What is an Incentive?

Definition: An incentive is an element introduced in a relationship to induce a particular response. It is a way to stimulate a desired behavior.

What Does Incentive Mean in Business?

The power behind an incentive is based on the satisfaction that comes from receiving a reward. When an individual receives a compensation for doing something it creates the stimulus to keep doing it the same way or even better. The size of the incentive is sometimes what triggers a better response but there’s also an emotional element that must be taken into account. In employment relationships, incentives are used to promote certain activities or behavior.
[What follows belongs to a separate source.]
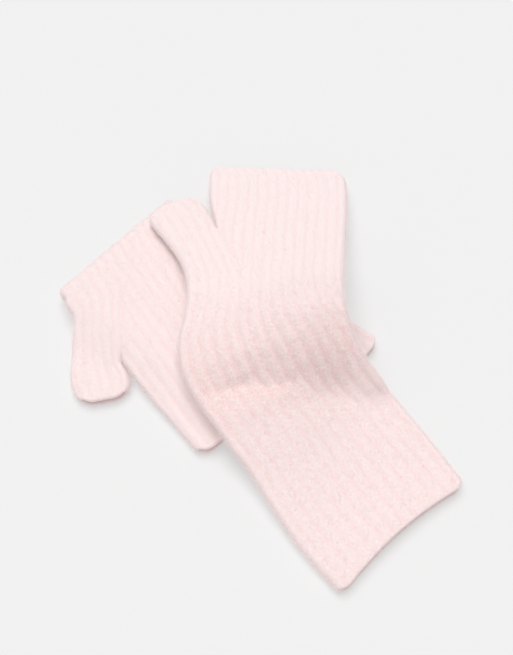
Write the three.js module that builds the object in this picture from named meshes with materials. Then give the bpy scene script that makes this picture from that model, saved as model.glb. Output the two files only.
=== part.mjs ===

For example, when it comes to sales, companies regularly design incentive programs for sales-related employees in order to increase revenues. On the other hand, incentives are also employed to improve the work environment healthiness or to increase productivity. An economic bonus issued to those who get to work at time during a given month will help a company persuade its employees to be more punctual; or a clean-desk bonus will induce employees to be more organized within their work space.

Example

Let’s say for example that a company called Pizza Place Co. wants to increase the punctuality of its pizza delivery service. Customers have been complaining about too many delayed deliveries and this is affecting their business negatively, since they are losing some regular customers. The company’s manager designed an incentive program aimed to reward the delivery personnel.

The company will measure the number of complaints received within a week and whoever gets zero complaints will get a $150 bonus. Employees with 1 to 5 complaints will get a $50 bonus and employees with more than 5 complaints will get no bonus.

By employing this strategy, Pizza Place’s manager is looking to reduce late deliveries as much as possible in order to increase revenues and keep customers loyal to the company.